### AIM OF THE TASK
Write out all the data again, exactly as it stands.

### MATERIAL TO PROCESS
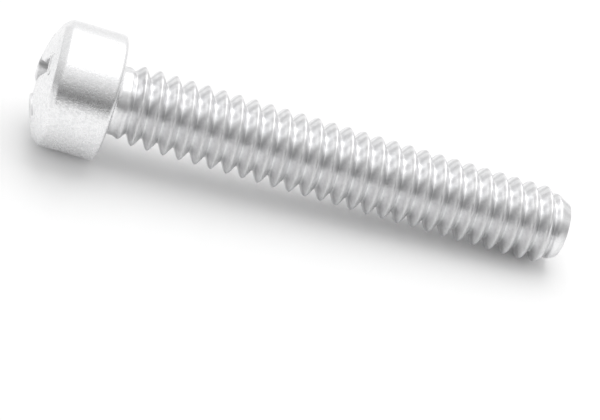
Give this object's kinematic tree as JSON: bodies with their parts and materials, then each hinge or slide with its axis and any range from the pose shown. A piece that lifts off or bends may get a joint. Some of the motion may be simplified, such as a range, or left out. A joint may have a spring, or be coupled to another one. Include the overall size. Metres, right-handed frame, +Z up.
{
  "type": "machine screw",
  "caption": "Fully threaded machine screw with a domed, straight-sided fillister head and a cross recess.",
  "frame": {"origin": "on the floor, under the middle of the lying screw's box", "axes": "+Z up, +X from the head towards the tip along the floor, +Y across the screw"},
  "size_m": [0.043, 0.0098, 0.0101],
  "materials": {
    "zinc_plate": "bright zinc plate over cold-formed steel, satin, faintly grained"
  },
  "bodies": {
    "root": {"machine_screw": "zinc_plate"}
  },
  "joints": []
}
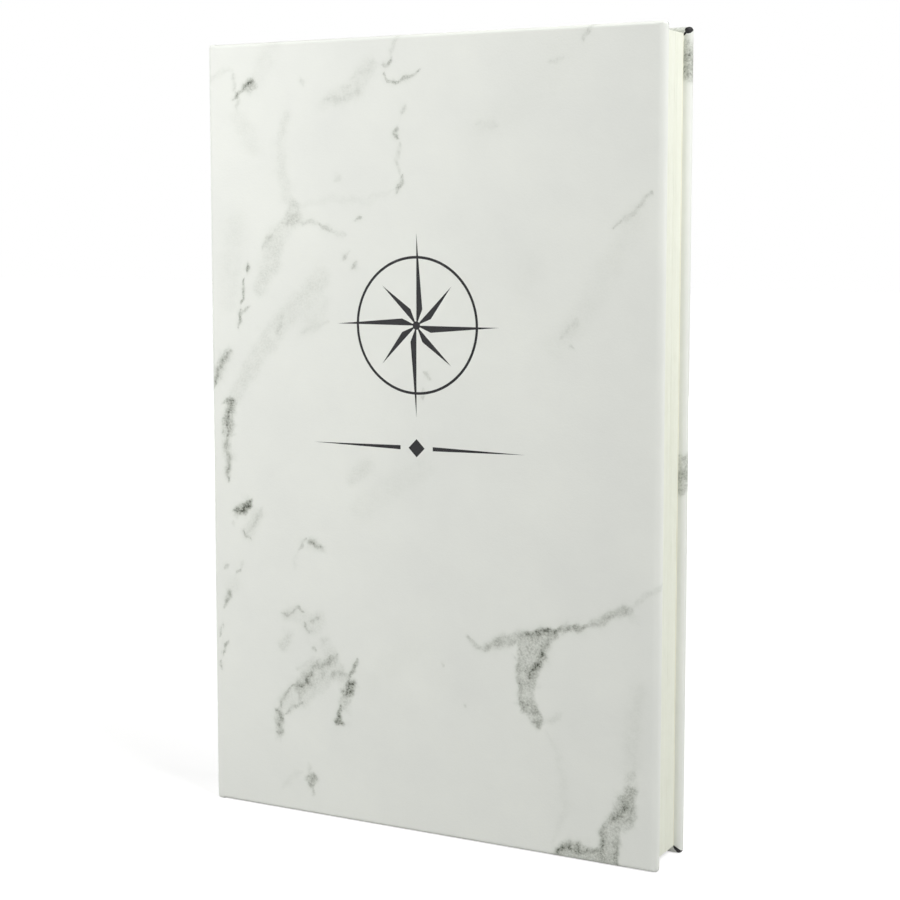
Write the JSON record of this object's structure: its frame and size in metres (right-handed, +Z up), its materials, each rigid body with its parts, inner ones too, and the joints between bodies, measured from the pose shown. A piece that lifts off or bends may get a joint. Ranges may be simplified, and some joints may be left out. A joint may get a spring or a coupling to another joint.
{
  "type": "faux leather journal",
  "caption": "Hardcover journal in white marble-print faux leather with an engraved rose, standing closed; both covers hinge at the flat spine.",
  "frame": {"origin": "middle of the foot: centre of the box in X and Y, on the plane that the covers' tail edges stand on", "axes": "+Z up along the height of the book, +X from the spine to the fore edge, -Y is the way the front cover faces"},
  "size_m": [0.1334, 0.0194, 0.2095],
  "materials": {
    "faux_leather": "white marble print, satin, over a black core",
    "pages": "cream, uncoated, cut edges",
    "endpaper": "cream, uncoated",
    "greyboard": "raw",
    "lining": "open weave, sized",
    "band": "woven"
  },
  "bodies": {
    "block": {"text_block": "pages", "front_flyleaf": "endpaper", "back_flyleaf": "endpaper", "spine_lining": "lining", "head_band": "band", "tail_band": "band", "spine_board": "greyboard", "spine_skin": "faux_leather"},
    "front_cover": {"front_board": "greyboard", "front_skin": "faux_leather", "front_pastedown": "endpaper"},
    "back_cover": {"back_board": "greyboard", "back_skin": "faux_leather", "back_pastedown": "endpaper"}
  },
  "joints": [
    {"name": "front_cover_hinge", "type": "hinge", "parent": "block", "child": "front_cover", "pos_m": [-0.06624, -0.00921, 0.10477], "axis": [0, 0, -1], "range_deg": [0, 175]},
    {"name": "back_cover_hinge", "type": "hinge", "parent": "block", "child": "back_cover", "pos_m": [-0.06624, 0.00921, 0.10477], "axis": [0, 0, 1], "range_deg": [0, 175]}
  ]
}
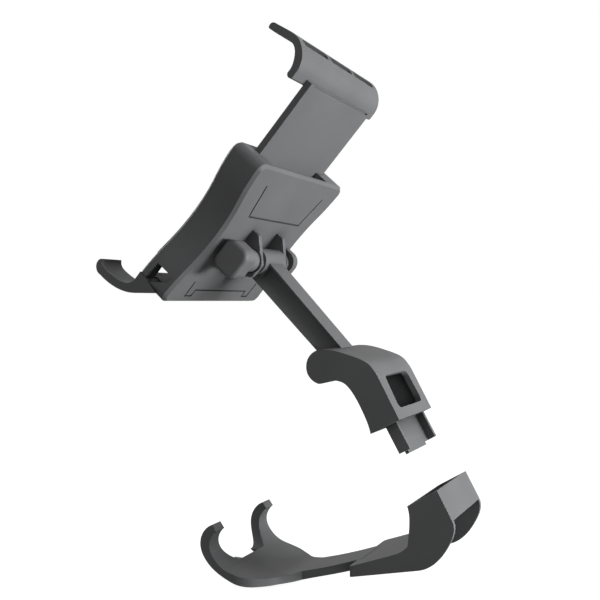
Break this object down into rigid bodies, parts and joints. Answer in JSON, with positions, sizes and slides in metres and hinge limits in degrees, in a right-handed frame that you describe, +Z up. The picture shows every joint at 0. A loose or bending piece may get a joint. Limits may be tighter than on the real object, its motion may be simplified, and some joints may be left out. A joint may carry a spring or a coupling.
{
  "type": "controller phone clip",
  "caption": "Phone holder on a tilting arm that clips over a game controller, with a sliding upper jaw and a hooked lower clip that pushes onto a tongue.",
  "frame": {"origin": "middle of the seat under the saddle, where the controller bears, on the plane of symmetry", "axes": "+Z up, +Y across the width, away from the thumb knob, +X towards the saddle's back wall"},
  "size_m": [0.092, 0.0512, 0.1375],
  "materials": {
    "black_plastic": "fine matte texture",
    "soft_pad": "matte",
    "steel": "satin",
    "spring_steel": "satin"
  },
  "bodies": {
    "saddle": {"saddle_shell": "black_plastic", "saddle_pad": "soft_pad", "arm": "black_plastic", "arm_screw": "steel"},
    "holder": {"rear_shell": "black_plastic", "front_cover": "black_plastic", "phone_pad": "soft_pad", "housing_screws": "steel", "friction_leaf": "spring_steel", "leaf_screw": "steel", "hinge_nut": "steel"},
    "slider": {"slide_plate": "black_plastic", "upper_jaw": "black_plastic", "jaw_screws": "steel", "jaw_pad": "soft_pad"},
    "knob": {"thumb_knob": "black_plastic", "hinge_bolt": "steel", "knob_washer": "steel"},
    "clip": {"lower_clip": "black_plastic"}
  },
  "joints": [
    {"name": "tilt_hinge", "type": "hinge", "parent": "saddle", "child": "holder", "pos_m": [-0.02699, 0, 0.03004], "axis": [0, 1, 0], "range_deg": [-60, 60]},
    {"name": "jaw_slide", "type": "slide", "parent": "holder", "child": "slider", "axis": [0.6665, 0, 0.7455], "range_m": [-0.0158, 0.008]},
    {"name": "knob_turn", "type": "hinge", "parent": "holder", "child": "knob", "pos_m": [-0.02699, -0.0148, 0.03004], "axis": [0, -1, 0], "continuous": true},
    {"name": "clip_slide", "type": "slide", "parent": "saddle", "child": "clip", "axis": [-0.4909, 0, 0.8712], "range_m": [0, 0.018]}
  ]
}
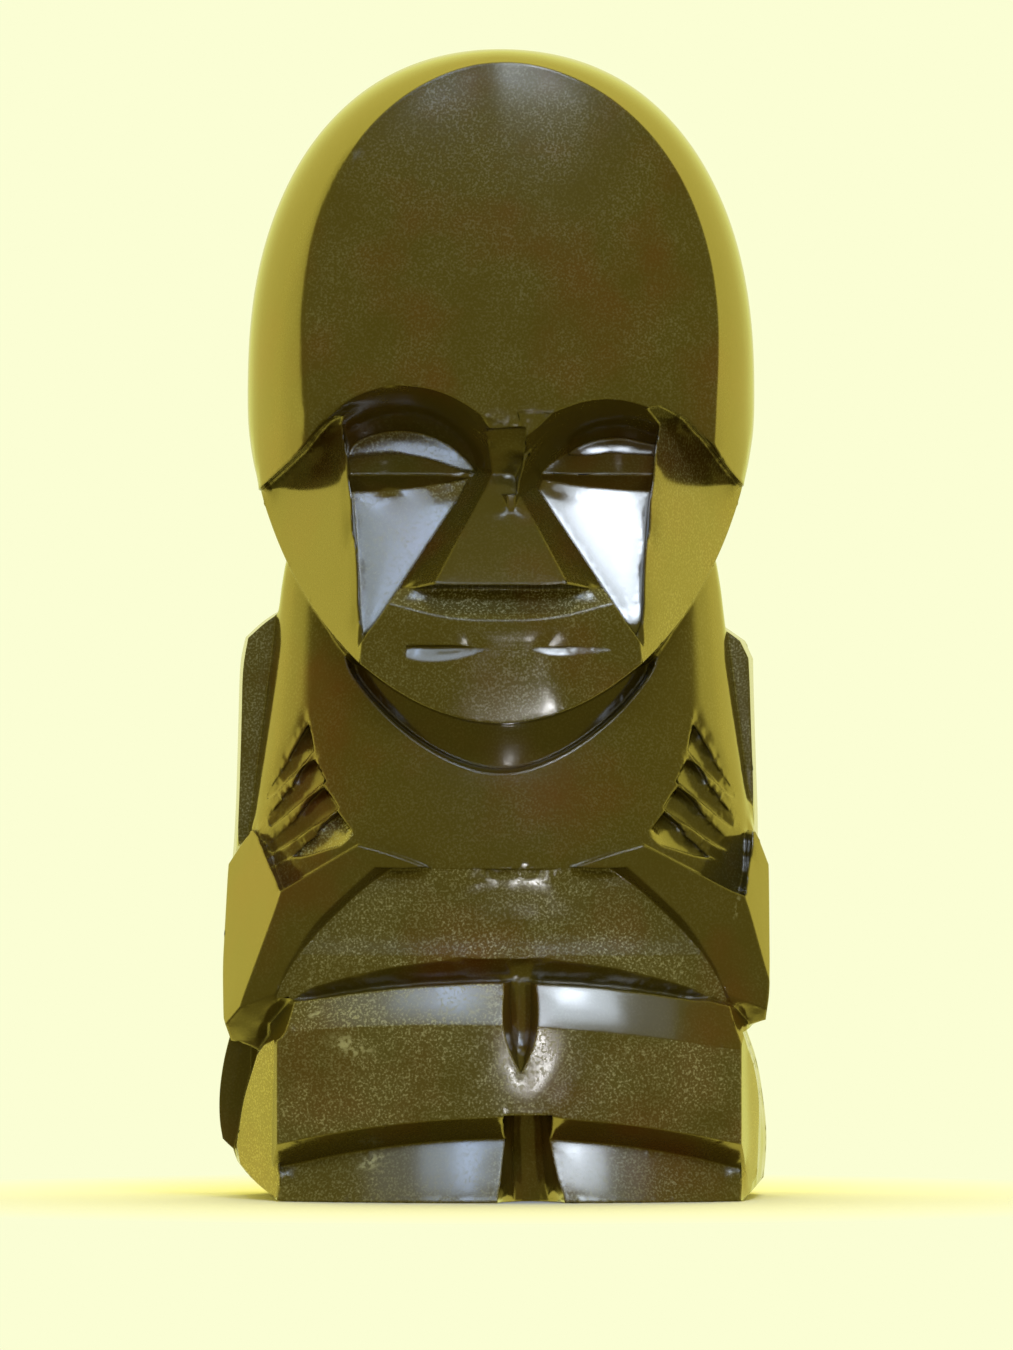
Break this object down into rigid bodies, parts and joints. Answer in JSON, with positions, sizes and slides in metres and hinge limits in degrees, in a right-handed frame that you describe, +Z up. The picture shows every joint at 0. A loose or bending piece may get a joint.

### RESULT FOR THIS EXERCISE
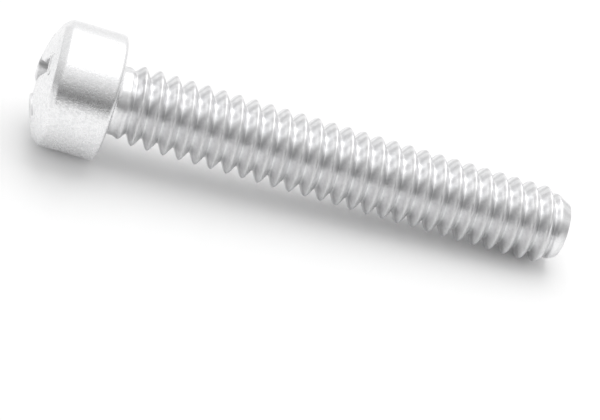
Give this object's kinematic tree as JSON: bodies with their parts and materials, then each hinge or slide with its axis and any range from the pose shown. A piece that lifts off or bends may get a joint. Some of the motion may be simplified, such as a range, or left out. A joint may have a spring, or be coupled to another one. Include the overall size. Metres, right-handed frame, +Z up.
{
  "type": "machine screw",
  "caption": "Fully threaded machine screw with a domed, straight-sided fillister head and a cross recess.",
  "frame": {"origin": "on the floor, under the middle of the lying screw's box", "axes": "+Z up, +X from the head towards the tip along the floor, +Y across the screw"},
  "size_m": [0.043, 0.0098, 0.0101],
  "materials": {
    "zinc_plate": "bright zinc plate over cold-formed steel, satin, faintly grained"
  },
  "bodies": {
    "root": {"machine_screw": "zinc_plate"}
  },
  "joints": []
}
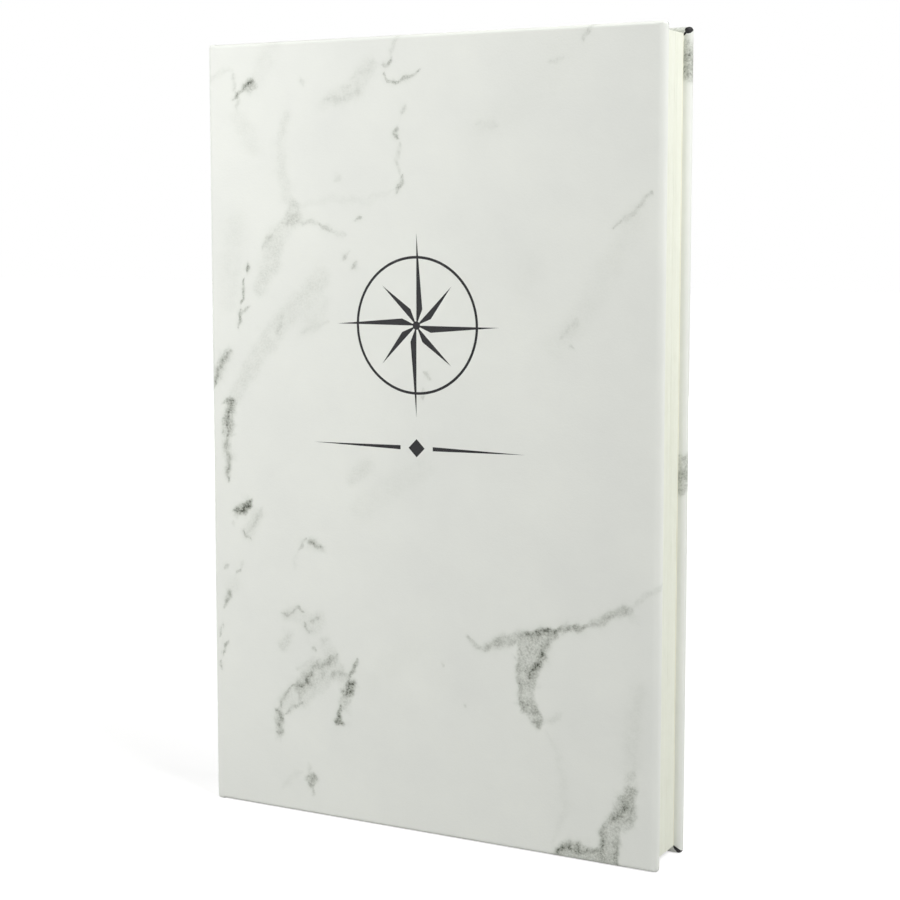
Write the JSON record of this object's structure: its frame and size in metres (right-handed, +Z up), its materials, each rigid body with its parts, inner ones too, and the joints between bodies, measured from the pose shown. A piece that lifts off or bends may get a joint. Ranges may be simplified, and some joints may be left out. A joint may get a spring or a coupling to another joint.
{
  "type": "faux leather journal",
  "caption": "Hardcover journal in white marble-print faux leather with an engraved rose, standing closed; both covers hinge at the flat spine.",
  "frame": {"origin": "middle of the foot: centre of the box in X and Y, on the plane that the covers' tail edges stand on", "axes": "+Z up along the height of the book, +X from the spine to the fore edge, -Y is the way the front cover faces"},
  "size_m": [0.1334, 0.0194, 0.2095],
  "materials": {
    "faux_leather": "white marble print, satin, over a black core",
    "pages": "cream, uncoated, cut edges",
    "endpaper": "cream, uncoated",
    "greyboard": "raw",
    "lining": "open weave, sized",
    "band": "woven"
  },
  "bodies": {
    "block": {"text_block": "pages", "front_flyleaf": "endpaper", "back_flyleaf": "endpaper", "spine_lining": "lining", "head_band": "band", "tail_band": "band", "spine_board": "greyboard", "spine_skin": "faux_leather"},
    "front_cover": {"front_board": "greyboard", "front_skin": "faux_leather", "front_pastedown": "endpaper"},
    "back_cover": {"back_board": "greyboard", "back_skin": "faux_leather", "back_pastedown": "endpaper"}
  },
  "joints": [
    {"name": "front_cover_hinge", "type": "hinge", "parent": "block", "child": "front_cover", "pos_m": [-0.06624, -0.00921, 0.10477], "axis": [0, 0, -1], "range_deg": [0, 175]},
    {"name": "back_cover_hinge", "type": "hinge", "parent": "block", "child": "back_cover", "pos_m": [-0.06624, 0.00921, 0.10477], "axis": [0, 0, 1], "range_deg": [0, 175]}
  ]
}
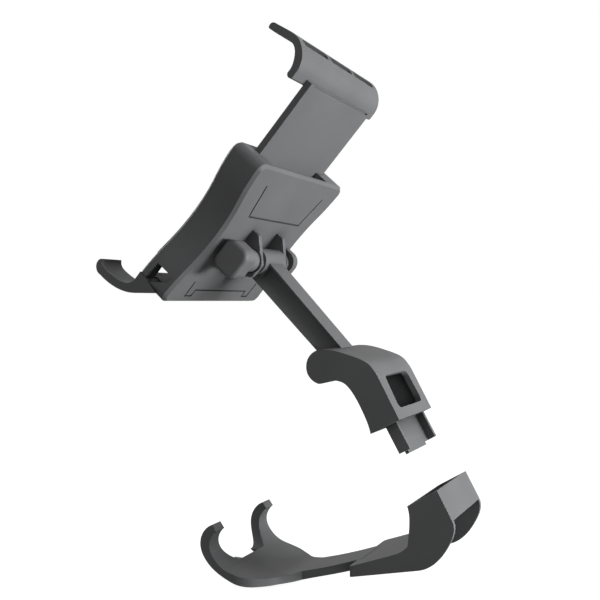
Break this object down into rigid bodies, parts and joints. Answer in JSON, with positions, sizes and slides in metres and hinge limits in degrees, in a right-handed frame that you describe, +Z up. The picture shows every joint at 0. A loose or bending piece may get a joint. Limits may be tighter than on the real object, its motion may be simplified, and some joints may be left out. A joint may carry a spring or a coupling.
{
  "type": "controller phone clip",
  "caption": "Phone holder on a tilting arm that clips over a game controller, with a sliding upper jaw and a hooked lower clip that pushes onto a tongue.",
  "frame": {"origin": "middle of the seat under the saddle, where the controller bears, on the plane of symmetry", "axes": "+Z up, +Y across the width, away from the thumb knob, +X towards the saddle's back wall"},
  "size_m": [0.092, 0.0512, 0.1375],
  "materials": {
    "black_plastic": "fine matte texture",
    "soft_pad": "matte",
    "steel": "satin",
    "spring_steel": "satin"
  },
  "bodies": {
    "saddle": {"saddle_shell": "black_plastic", "saddle_pad": "soft_pad", "arm": "black_plastic", "arm_screw": "steel"},
    "holder": {"rear_shell": "black_plastic", "front_cover": "black_plastic", "phone_pad": "soft_pad", "housing_screws": "steel", "friction_leaf": "spring_steel", "leaf_screw": "steel", "hinge_nut": "steel"},
    "slider": {"slide_plate": "black_plastic", "upper_jaw": "black_plastic", "jaw_screws": "steel", "jaw_pad": "soft_pad"},
    "knob": {"thumb_knob": "black_plastic", "hinge_bolt": "steel", "knob_washer": "steel"},
    "clip": {"lower_clip": "black_plastic"}
  },
  "joints": [
    {"name": "tilt_hinge", "type": "hinge", "parent": "saddle", "child": "holder", "pos_m": [-0.02699, 0, 0.03004], "axis": [0, 1, 0], "range_deg": [-60, 60]},
    {"name": "jaw_slide", "type": "slide", "parent": "holder", "child": "slider", "axis": [0.6665, 0, 0.7455], "range_m": [-0.0158, 0.008]},
    {"name": "knob_turn", "type": "hinge", "parent": "holder", "child": "knob", "pos_m": [-0.02699, -0.0148, 0.03004], "axis": [0, -1, 0], "continuous": true},
    {"name": "clip_slide", "type": "slide", "parent": "saddle", "child": "clip", "axis": [-0.4909, 0, 0.8712], "range_m": [0, 0.018]}
  ]
}
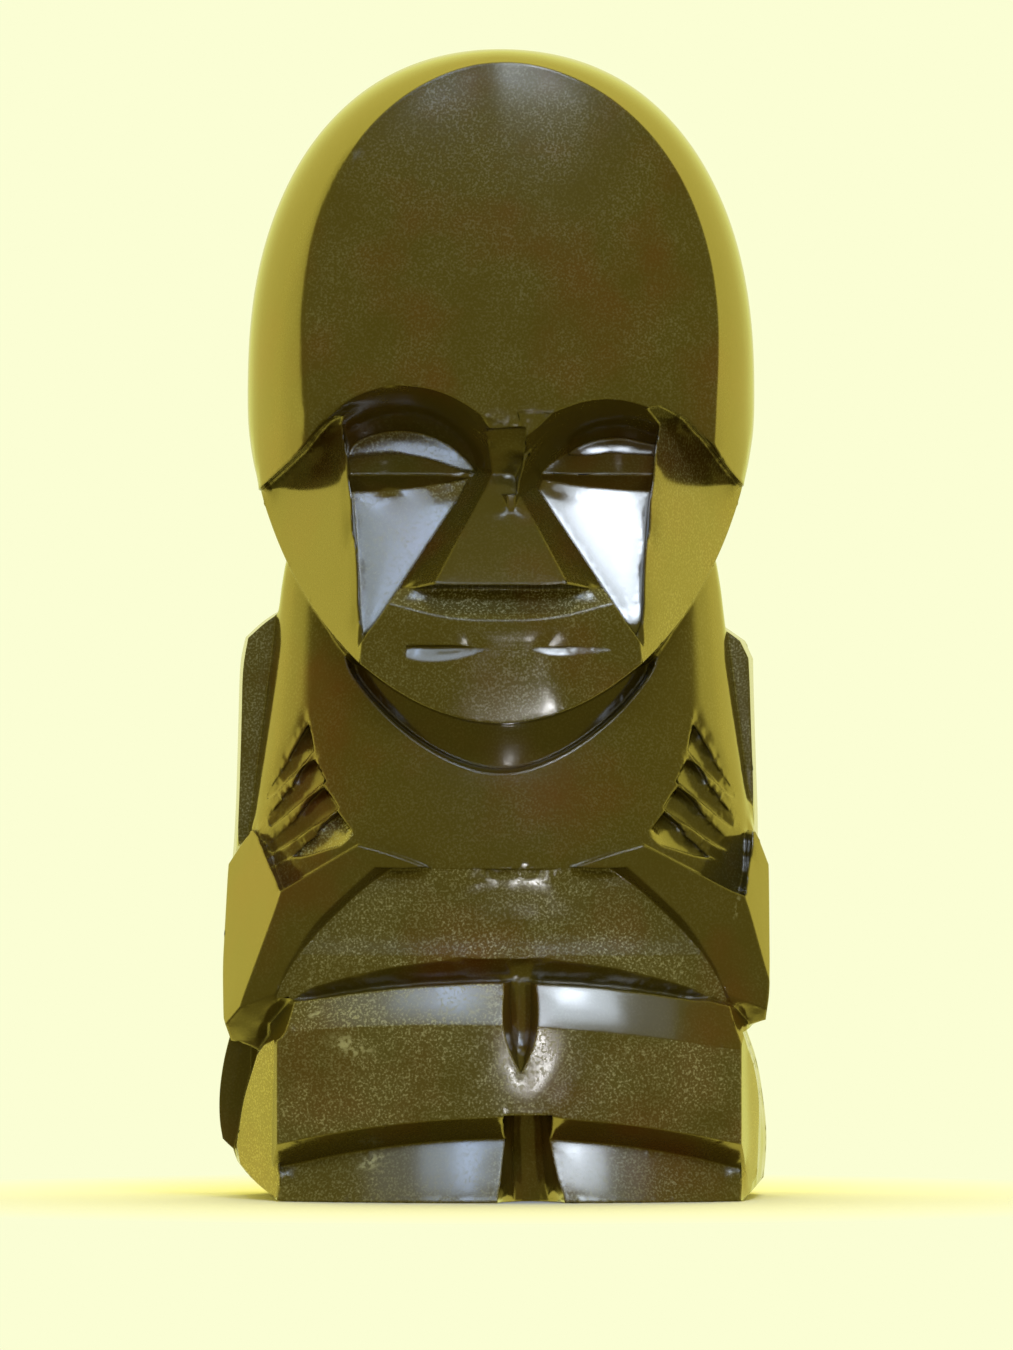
Break this object down into rigid bodies, parts and joints. Answer in JSON, with positions, sizes and slides in metres and hinge limits in degrees, in a right-handed frame that you describe, +Z up. The picture shows every joint at 0. A loose or bending piece may get a joint.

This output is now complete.